In photography, chiaroscuro can be achieved with the use of “Rembrandt lighting”. In more highly developed photographic processes, this technique also may be termed “ambient/natural lighting”, although when done so for the effect, the look is artificial and not generally documentary in nature. In particular, Bill Henson along with others, such as W. Eugene Smith, Josef Koudelka, Garry Winogrand, Lothar Wolleh, Annie Leibovitz, Floria Sigismondi, and Ralph Gibson may be considered some of the modern masters of chiaroscuro in documentary photography.

Perhaps the most direct intended use of chiaroscuro in filmmaking would be Stanley Kubrick’s Barry Lyndon.
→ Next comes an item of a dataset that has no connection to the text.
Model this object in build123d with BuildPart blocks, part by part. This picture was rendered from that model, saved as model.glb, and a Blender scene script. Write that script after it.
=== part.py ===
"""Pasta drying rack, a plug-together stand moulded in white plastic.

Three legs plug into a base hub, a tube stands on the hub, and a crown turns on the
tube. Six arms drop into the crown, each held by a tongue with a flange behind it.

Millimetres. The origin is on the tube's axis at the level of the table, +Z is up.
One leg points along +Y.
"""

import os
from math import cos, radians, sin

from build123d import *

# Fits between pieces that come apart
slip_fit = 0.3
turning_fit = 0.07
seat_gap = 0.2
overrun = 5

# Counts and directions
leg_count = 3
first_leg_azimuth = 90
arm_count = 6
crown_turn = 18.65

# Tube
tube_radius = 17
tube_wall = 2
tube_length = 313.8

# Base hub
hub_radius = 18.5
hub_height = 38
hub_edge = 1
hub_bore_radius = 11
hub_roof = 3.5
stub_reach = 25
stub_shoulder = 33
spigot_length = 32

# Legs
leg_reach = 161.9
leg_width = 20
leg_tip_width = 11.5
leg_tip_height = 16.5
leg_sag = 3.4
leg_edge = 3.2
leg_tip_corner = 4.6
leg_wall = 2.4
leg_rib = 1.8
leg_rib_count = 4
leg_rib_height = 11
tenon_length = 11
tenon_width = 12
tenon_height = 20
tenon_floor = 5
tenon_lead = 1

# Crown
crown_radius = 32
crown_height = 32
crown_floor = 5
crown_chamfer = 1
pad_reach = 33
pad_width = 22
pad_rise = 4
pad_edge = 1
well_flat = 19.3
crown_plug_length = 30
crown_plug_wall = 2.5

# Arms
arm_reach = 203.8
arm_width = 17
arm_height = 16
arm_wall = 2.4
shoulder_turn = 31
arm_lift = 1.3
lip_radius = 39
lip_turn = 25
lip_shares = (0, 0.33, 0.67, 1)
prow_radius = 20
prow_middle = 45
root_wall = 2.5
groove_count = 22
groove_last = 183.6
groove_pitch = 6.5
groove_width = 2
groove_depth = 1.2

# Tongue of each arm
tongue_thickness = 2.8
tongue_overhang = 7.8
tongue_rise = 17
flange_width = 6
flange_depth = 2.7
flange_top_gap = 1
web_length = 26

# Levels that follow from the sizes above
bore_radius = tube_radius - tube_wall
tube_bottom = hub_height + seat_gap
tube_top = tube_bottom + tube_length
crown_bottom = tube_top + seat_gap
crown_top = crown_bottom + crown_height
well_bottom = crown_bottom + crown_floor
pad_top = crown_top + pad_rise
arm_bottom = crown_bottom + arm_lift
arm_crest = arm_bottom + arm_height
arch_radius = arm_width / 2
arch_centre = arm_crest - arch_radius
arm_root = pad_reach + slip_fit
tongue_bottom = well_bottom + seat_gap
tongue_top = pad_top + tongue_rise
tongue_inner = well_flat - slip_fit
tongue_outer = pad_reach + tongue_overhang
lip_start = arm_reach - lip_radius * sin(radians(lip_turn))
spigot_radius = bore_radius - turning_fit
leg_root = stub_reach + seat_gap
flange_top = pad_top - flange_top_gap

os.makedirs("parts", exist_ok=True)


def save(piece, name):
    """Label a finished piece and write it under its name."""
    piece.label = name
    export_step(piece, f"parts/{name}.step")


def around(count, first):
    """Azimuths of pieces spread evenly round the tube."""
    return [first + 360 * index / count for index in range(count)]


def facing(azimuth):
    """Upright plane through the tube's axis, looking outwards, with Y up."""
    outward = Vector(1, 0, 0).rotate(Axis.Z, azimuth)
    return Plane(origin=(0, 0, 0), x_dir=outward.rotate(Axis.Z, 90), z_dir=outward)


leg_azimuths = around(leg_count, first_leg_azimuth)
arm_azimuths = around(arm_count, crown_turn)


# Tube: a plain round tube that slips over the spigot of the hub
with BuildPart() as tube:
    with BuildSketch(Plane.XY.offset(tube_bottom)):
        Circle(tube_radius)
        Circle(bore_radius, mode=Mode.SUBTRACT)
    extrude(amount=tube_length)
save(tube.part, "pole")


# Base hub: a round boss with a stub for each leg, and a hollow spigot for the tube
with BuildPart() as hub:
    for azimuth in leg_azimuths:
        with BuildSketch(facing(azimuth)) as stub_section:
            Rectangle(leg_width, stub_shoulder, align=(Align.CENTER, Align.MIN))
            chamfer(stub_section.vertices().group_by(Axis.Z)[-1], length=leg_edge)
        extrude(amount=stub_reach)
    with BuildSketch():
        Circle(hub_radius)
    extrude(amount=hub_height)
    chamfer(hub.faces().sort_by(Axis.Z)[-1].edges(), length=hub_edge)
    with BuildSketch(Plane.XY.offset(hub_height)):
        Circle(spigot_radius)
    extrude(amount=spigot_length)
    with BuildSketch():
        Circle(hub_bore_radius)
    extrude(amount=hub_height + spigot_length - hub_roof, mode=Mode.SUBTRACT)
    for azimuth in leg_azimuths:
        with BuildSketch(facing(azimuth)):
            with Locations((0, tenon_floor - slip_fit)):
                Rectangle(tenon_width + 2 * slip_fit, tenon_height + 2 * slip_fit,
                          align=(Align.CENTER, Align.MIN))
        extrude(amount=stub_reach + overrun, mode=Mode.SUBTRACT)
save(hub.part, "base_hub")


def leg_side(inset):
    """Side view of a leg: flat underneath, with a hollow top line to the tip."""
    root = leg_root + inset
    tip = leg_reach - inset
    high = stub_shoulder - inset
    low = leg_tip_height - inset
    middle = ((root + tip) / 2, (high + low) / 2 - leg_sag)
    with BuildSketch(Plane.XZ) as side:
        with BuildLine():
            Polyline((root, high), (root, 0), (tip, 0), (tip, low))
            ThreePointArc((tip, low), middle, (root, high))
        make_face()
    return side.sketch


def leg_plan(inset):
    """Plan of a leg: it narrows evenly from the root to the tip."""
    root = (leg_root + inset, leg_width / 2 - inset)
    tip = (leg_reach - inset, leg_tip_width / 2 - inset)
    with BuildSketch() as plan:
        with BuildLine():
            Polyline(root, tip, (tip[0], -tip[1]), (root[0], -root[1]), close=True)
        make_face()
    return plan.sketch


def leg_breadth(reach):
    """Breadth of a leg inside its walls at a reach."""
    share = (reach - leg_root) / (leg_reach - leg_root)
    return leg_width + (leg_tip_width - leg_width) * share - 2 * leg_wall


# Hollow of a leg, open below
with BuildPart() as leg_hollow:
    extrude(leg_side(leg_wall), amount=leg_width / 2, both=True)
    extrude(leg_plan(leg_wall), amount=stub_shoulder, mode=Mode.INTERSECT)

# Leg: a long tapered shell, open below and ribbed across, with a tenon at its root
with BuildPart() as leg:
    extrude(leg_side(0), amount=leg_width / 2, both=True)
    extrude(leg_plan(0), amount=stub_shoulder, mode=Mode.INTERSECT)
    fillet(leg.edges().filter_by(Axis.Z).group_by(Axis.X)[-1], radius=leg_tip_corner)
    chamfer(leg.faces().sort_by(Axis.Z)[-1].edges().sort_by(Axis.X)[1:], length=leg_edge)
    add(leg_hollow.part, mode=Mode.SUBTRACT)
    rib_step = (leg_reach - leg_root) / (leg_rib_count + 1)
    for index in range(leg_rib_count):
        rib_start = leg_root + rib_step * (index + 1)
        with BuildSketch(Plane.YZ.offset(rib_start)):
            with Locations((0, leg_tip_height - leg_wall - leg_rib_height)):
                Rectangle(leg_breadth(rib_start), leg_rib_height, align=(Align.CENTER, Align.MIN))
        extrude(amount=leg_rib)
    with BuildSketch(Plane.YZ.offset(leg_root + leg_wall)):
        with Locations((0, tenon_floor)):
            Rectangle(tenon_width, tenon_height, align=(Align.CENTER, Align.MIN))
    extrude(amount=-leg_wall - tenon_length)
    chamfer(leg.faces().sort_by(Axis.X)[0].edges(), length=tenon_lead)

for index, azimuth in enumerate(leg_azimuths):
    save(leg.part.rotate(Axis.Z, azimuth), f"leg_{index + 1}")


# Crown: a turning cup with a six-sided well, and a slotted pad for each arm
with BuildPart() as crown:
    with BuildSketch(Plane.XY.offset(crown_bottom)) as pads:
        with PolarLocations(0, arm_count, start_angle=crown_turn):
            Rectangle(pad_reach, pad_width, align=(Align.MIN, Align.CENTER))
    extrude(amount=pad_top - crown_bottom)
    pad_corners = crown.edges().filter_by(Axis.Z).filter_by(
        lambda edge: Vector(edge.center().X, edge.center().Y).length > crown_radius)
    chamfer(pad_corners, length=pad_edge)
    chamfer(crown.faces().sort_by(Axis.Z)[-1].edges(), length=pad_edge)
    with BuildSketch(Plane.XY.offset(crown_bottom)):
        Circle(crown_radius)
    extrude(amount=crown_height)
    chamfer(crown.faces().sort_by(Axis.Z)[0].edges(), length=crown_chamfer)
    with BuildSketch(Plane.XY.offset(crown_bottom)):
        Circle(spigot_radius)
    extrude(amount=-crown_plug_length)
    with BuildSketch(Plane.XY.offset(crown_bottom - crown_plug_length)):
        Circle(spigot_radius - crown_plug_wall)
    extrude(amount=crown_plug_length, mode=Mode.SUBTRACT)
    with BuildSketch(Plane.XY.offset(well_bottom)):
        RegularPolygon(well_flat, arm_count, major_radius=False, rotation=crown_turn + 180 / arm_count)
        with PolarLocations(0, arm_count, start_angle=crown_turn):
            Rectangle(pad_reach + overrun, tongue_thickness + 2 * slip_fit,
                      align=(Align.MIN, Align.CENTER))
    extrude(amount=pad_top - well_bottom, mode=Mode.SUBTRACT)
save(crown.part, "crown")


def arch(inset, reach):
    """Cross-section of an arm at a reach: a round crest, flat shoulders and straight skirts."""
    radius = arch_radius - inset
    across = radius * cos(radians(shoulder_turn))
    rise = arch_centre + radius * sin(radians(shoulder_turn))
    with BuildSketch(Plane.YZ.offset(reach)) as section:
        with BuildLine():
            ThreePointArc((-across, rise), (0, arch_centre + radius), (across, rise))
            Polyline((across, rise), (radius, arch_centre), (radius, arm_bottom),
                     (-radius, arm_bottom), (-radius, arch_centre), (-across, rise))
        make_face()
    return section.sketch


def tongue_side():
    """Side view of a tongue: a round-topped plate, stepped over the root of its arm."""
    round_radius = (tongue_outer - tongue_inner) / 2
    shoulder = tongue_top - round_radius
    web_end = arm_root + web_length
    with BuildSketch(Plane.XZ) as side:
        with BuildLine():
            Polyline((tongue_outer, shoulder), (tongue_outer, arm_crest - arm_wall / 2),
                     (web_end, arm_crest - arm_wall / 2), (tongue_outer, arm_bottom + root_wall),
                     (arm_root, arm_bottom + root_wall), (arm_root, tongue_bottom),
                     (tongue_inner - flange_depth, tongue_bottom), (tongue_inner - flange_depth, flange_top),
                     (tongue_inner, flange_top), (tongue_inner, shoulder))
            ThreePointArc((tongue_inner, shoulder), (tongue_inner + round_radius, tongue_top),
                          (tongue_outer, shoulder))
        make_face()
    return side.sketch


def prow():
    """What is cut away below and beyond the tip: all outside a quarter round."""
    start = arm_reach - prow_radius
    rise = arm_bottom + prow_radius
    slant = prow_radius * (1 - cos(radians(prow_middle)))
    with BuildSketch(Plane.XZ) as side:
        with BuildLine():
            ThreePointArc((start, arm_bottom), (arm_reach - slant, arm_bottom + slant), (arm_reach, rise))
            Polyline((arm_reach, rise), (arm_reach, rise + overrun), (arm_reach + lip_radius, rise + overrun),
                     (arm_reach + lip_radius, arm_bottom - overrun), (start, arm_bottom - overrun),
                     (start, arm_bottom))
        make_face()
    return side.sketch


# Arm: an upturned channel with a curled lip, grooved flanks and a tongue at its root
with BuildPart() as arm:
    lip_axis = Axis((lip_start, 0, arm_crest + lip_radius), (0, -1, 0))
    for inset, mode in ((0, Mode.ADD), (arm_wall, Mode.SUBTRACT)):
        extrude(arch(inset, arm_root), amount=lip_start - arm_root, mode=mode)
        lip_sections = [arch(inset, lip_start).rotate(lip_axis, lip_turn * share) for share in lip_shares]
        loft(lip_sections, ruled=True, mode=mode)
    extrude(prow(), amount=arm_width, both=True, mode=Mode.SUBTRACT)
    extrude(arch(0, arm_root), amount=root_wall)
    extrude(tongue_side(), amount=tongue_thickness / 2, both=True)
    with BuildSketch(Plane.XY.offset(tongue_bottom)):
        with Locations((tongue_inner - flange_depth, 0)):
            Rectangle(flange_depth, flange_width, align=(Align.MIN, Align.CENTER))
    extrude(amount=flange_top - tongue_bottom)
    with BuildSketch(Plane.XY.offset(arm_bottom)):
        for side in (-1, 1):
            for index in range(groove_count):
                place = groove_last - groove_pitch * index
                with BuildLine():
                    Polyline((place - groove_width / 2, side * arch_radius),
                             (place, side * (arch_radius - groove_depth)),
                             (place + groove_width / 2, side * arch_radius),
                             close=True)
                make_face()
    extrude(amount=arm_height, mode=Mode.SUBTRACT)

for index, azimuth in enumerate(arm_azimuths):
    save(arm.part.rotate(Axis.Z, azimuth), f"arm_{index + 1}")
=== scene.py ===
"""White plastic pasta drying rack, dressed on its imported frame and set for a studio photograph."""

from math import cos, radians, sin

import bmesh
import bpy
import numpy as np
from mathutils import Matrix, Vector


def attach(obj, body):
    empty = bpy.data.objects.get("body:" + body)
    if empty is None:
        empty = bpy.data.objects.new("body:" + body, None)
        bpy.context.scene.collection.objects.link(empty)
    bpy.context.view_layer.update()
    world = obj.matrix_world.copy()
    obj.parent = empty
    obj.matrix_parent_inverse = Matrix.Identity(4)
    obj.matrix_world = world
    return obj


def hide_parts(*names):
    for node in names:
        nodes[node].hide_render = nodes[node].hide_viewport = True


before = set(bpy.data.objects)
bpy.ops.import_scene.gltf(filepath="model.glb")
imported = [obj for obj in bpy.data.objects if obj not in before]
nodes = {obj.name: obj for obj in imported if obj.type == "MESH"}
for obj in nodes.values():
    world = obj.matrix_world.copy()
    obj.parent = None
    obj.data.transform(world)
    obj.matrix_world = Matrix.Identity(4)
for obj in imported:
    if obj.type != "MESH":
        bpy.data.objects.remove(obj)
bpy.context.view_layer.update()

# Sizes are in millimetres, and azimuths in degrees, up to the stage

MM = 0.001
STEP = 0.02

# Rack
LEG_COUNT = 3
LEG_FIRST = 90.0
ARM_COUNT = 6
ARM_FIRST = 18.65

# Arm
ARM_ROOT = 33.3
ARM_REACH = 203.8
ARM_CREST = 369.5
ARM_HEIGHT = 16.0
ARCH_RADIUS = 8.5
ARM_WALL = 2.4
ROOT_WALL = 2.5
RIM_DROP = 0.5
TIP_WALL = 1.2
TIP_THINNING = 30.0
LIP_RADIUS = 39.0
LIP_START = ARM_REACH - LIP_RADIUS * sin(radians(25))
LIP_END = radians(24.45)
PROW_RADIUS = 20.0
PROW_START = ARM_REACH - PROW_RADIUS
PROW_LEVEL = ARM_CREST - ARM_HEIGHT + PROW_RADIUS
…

When informed that no lens currently had a wide enough aperture to shoot a costume drama set in grand palaces using only candlelight, Kubrick bought and retrofitted a special lens for these purposes: a modified Mitchell BNC camera and a Zeiss lens manufactured for the rigors of space photography, with a maximum aperture of f/.7. The naturally unaugmented lighting situations in the film exemplified low-key, natural lighting in filmwork at its most extreme outside of the Eastern European/Soviet filmmaking tradition (itself exemplified by the harsh low-key lighting style employed by Soviet filmmaker Sergei Eisenstein).

Sven Nykvist, the longtime collaborator of Ingmar Bergman, also informed much of his photography with chiaroscuro realism, as did Gregg Toland, who influenced such cinematographers as László Kovács, Vilmos Zsigmond, and Vittorio Storaro with his use of deep and selective focus augmented with strong horizon-level key lighting penetrating through windows and doorways. Much of the celebrated film noir tradition relies on techniques Toland perfected in the early thirties that are related to chiaroscuro (though high-key lighting, stage lighting, frontal lighting, and other effects are interspersed in ways that diminish the chiaroscuro claim).